A seleção enfrentou os EUA,
país com o qual não mantinha relações diplomáticas desde a Revolução Islâmica de 1979. Antes do
embate, jogadores das duas equipes se abraçaram. Após o 2 a 1 para os iranianos, Bill Clinton, então
presidente norte-americano,
exaltou os vencedores e declarou
que o Mundial é uma grande forma de unir os povos.
Essa postura de tolerância é
bem diferente da que existe hoje.
Ahmadinejad é persona non grata
na Alemanha e já recebeu ameaças. Entidades de defesa dos direitos humanos e parlamentares já
pressionam os organizadores para que o visto de entrada seja negado ao presidente.
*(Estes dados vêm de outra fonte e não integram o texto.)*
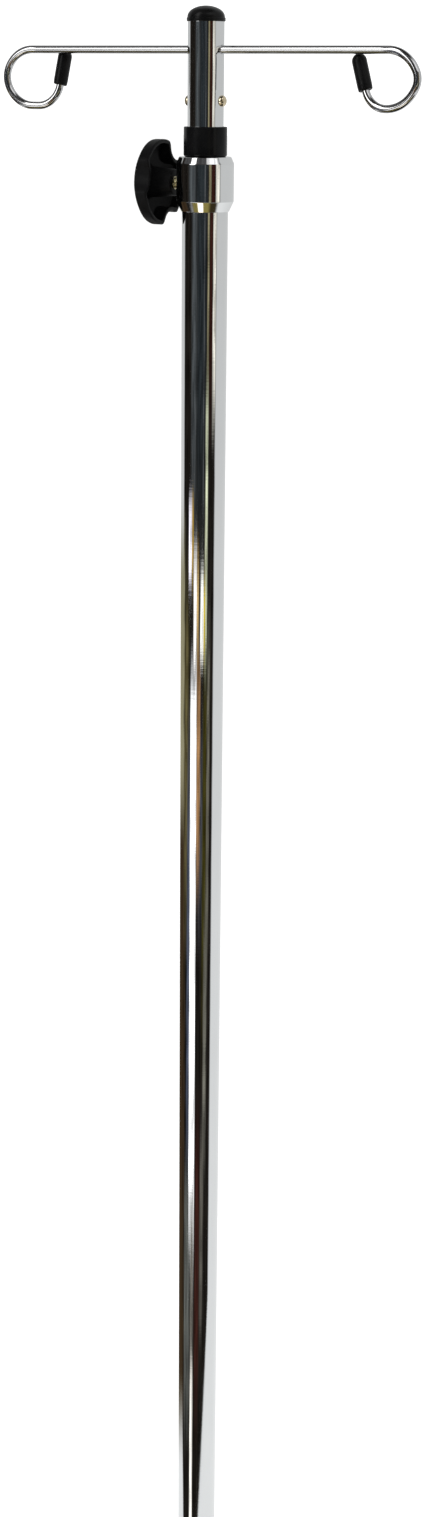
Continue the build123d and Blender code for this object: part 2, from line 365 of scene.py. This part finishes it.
def chrome(name, along=(1, 1, 0.06), wave=0.00002, ring=0.0000035, around=(0.04, 0.04, 1),
           softness=0.018, tints=TUBE_TINTS):
    """Bright chrome plate: nearly a mirror, wavy along the metal, with faint polishing rings."""
    dark, light = tints
    recipe = Recipe(name, light, metallic=1.0, roughness=0.04)
    smudge = recipe.noise(SMUDGE_SCALE, 4.0, (1, 1, 0.35))
    recipe.tint(smudge, dark, light)
    wipe = recipe.noise(WIPE_SCALE, 2.0, (1, 1, 0.03))
    film = recipe.ranged(smudge, 0.42, 0.72, softness, softness + 0.037)
    streak = recipe.ranged(wipe, 0.4, 0.8, 0.0, 0.03)
    recipe.rough(recipe.math("ADD", film, streak))
    recipe.bump(recipe.noise(WAVE_SCALE, 1.5, along), wave)
    recipe.bump(recipe.noise(RING_SCALE, 2.5, around), ring)
    recipe.bump(recipe.noise(SPECKLE_SCALE, 1.0), SPECKLE_HEIGHT)
    return recipe.material


def moulded(name, colour, light, roughness, grain_scale, grain_height, shine=0.5):
    """Moulded plastic: a fine grain, uneven gloss and a little dust."""
    recipe = Recipe(name, colour, roughness=roughness)
    recipe.shader.inputs["Specular IOR Level"].default_value = shine
    cloud = recipe.noise(CLOUD_SCALE, 4.0)
    recipe.tint(recipe.ranged(cloud, 0.35, 0.75, 0, 1), colour, light)
    gloss = recipe.ranged(cloud, 0.3, 0.7, roughness - GLOSS_SPREAD, roughness + GLOSS_SPREAD)
    recipe.rough(gloss)
    recipe.bump(recipe.noise(grain_scale, 2.0), grain_height)
    return recipe.material


def metal(name, colour, light, roughness, stretch=(1, 1, 1)):
    """Plain or plated metal with fine working marks."""
    recipe = Recipe(name, colour, metallic=1.0, roughness=roughness)
    marks = recipe.noise(MARK_SCALE, 3.0, stretch)
    recipe.tint(marks, colour, light)
    recipe.rough(recipe.ranged(marks, 0.3, 0.75, roughness * 0.7, roughness * 1.4))
    recipe.bump(marks, MARK_HEIGHT)
    return recipe.material


MATERIALS = {
    "tube_chrome": chrome("tube_chrome"),
    "collar_chrome": chrome("collar_chrome", along=(1, 1, 1), wave=0.000008),
    # The rod chrome takes the darker tints: painted shade in its base colour, for the hooks' darker
    # reflections
    "rod_chrome": chrome("rod_chrome", along=(0.3, 1, 1), wave=0.000004, ring=0.0000002,
                         around=(1, 1, 1), softness=0.10, tints=ROD_SHADED_TINTS),
    "rivet_steel": metal("rivet_steel", (0.60, 0.50, 0.34), (0.78, 0.68, 0.50), 0.18),
    "stud_zinc": metal("stud_zinc", (0.62, 0.56, 0.36), (0.80, 0.76, 0.56), 0.28),
    "insert_brass": metal("insert_brass", (0.62, 0.45, 0.20), (0.80, 0.62, 0.32), 0.25, stretch=(0.2, 1, 1)),
    "pin_steel": metal("pin_steel", (0.42, 0.43, 0.45), (0.58, 0.59, 0.61), 0.30, stretch=(0.1, 1, 1)),
    "knob_black": moulded("knob_black", (0.0022, 0.0022, 0.0024), (0.006, 0.006, 0.0062), 0.46, 2400, 0.00003,
                          shine=0.09),
    "bush_black": moulded("bush_black", (0.0022, 0.0022, 0.0024), (0.005, 0.005, 0.0052), 0.20, 900, 0.000006,
                          shine=0.11),
    "cap_black": moulded("cap_black", (0.0022, 0.0022, 0.0024), (0.005, 0.0048, 0.0048), 0.32, 1200, 0.00001,
                         shine=0.16),
    "tip_vinyl": moulded("tip_vinyl", (0.0020, 0.0020, 0.0022), (0.005, 0.005, 0.0052), 0.38, 420, 0.00003,
                         shine=0.14),
    "foot_black": moulded("foot_black", (0.004, 0.004, 0.0042), (0.009, 0.009, 0.0092), 0.5, 1800, 0.00003,
                          shine=0.2),
    "spool_black": moulded("spool_black", (0.020, 0.020, 0.021), (0.034, 0.034, 0.035), 0.45, 1800, 0.00002),
    "glide_nylon": moulded("glide_nylon", (0.74, 0.72, 0.64), (0.84, 0.82, 0.76), 0.42, 1500, 0.00002),
}


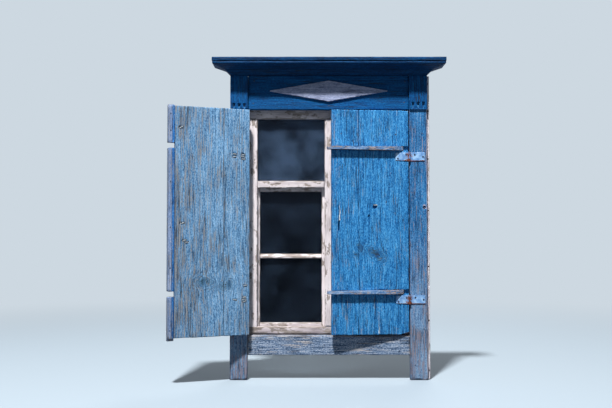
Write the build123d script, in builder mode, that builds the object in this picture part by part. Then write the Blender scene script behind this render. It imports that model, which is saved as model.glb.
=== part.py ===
from build123d import *
import os
from math import cos, radians, sin

# A village window: a box frame with two inward sashes, a board casing with a
# cornice, and two plank shutters on pinned hinges. Millimetres throughout:
# x runs right, y into the wall, z up. The origin is the middle of the box
# frame's front bottom edge, in the plane of the wall face.

# box frame
box_width = 764
box_height = 1048
box_depth = 65
lip_depth = 24
sill_face = 67
head_face = 70
post_face = 70
transom_face = 32
transom_bottom = 673
mullion_face = 34
rebate = 11
post_rebate = 14
box_tenon_width = 30
box_tenon_depth = 20
box_tenon_length = 26
arris_width = 2

# sashes
sash_gap = 2
sash_lip_gap = 1
stile_width = 22
rail_height = 24
meeting_bevel = 3
bar_height = 20
bar_face = 7.5
bar_core = 6
bar_setback = 8
bar_middle = 374
glazing_step = 8
glass_seat = 16
glass_thickness = 3
glass_play = 1
bead_width = 7
bead_depth = 10
bead_chamfer = 4
mitre_gap = 0.3
sash_tenon_height = 9
sash_tenon_depth = 12
sash_tenon_length = 9

# casing
casing_lap = 30
casing_board_width = 78
casing_board_depth = 32
casing_leg = 160
apron_lap = 32
apron_drop = 54
apron_depth = 26
frieze_lap = 33
frieze_height = 150
frieze_depth = 28
lozenge_half_width = 257
lozenge_half_height = 46.5
lozenge_tip = 2
lozenge_rise = 6
lozenge_depth = 8
cap_depth = 8
notch_count = 3
notch_pitch = 23
notch_width = 12.5
notch_stem = 3
notch_height = 26
notch_floor = 5
lath_width = 12
lath_depth = 15

# cornice
bed_height = 21
bed_rise = 22
bed_depth = 40
crown_rise = 50
crown_slope = 17
crown_fillet = 10
crown_thickness = 20
cap_board_height = 18
cap_board_lap = 2

# shutters
shutter_depth = 25
shutter_bottom_gap = 4
shutter_top_gap = 4
hinge_edge_gap = 1
leaf_edge_gap = 1.5
meeting_line = 7
meeting_gap = 4
left_swing_angle = 158
right_swing_angle = 7
left_seam = 117
right_seam = 222
edge_strip_width = 26
edge_strip_gap = 22
cover_lath_width = 30
cover_lath_depth = 14
cover_lath_rise = 8
cover_lath_drop = 14

# battens in dovetail grooves
upper_batten = 843
lower_batten = 220
batten_hinge_height = 20
batten_free_height = 13
batten_proud = 20
batten_start = 25
batten_bevel = 44
batten_overhang = 20
batten_tip_radius = 6
left_batten_end_gap = 5
groove_depth = 9
groove_angle = 12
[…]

O ex-jogador Wolfgang Overath e Daniel Cohn-Bendit, dirigente do Partido Verde alemão,
sugeriram até a exclusão da seleção. A solicitação foi negada posteriormente pelo governo.
Pior: os responsáveis pela segurança do torneio dizem que o recrudescimento do diálogo do Irã
com o Ocidente torna os jogadores alvos de possíveis atentados.
"Nós sabemos que não encontraremos um ambiente favorável.
Estamos preparados e vamos viajar com um único objetivo: jogar
futebol. Queremos mostrar que
somos um time coeso e bem preparado", conta Ivankovic.
Ele sabe o que é chegar a um
campeonato desacreditado e surpreender. Em 1998, fazia parte da
comissão técnica da seleção da
Croácia, que desbancou favoritas
e alcançou o terceiro lugar.
"A hora está chegando, meus
adversários são excelentes, será
difícil. Mas estou aqui desde 2002
e conheço meus jogadores. Basta
não perdermos o foco. Por isso seremos um time apolítico. E acho
que assim daremos nossa contribuição para a paz no mundo."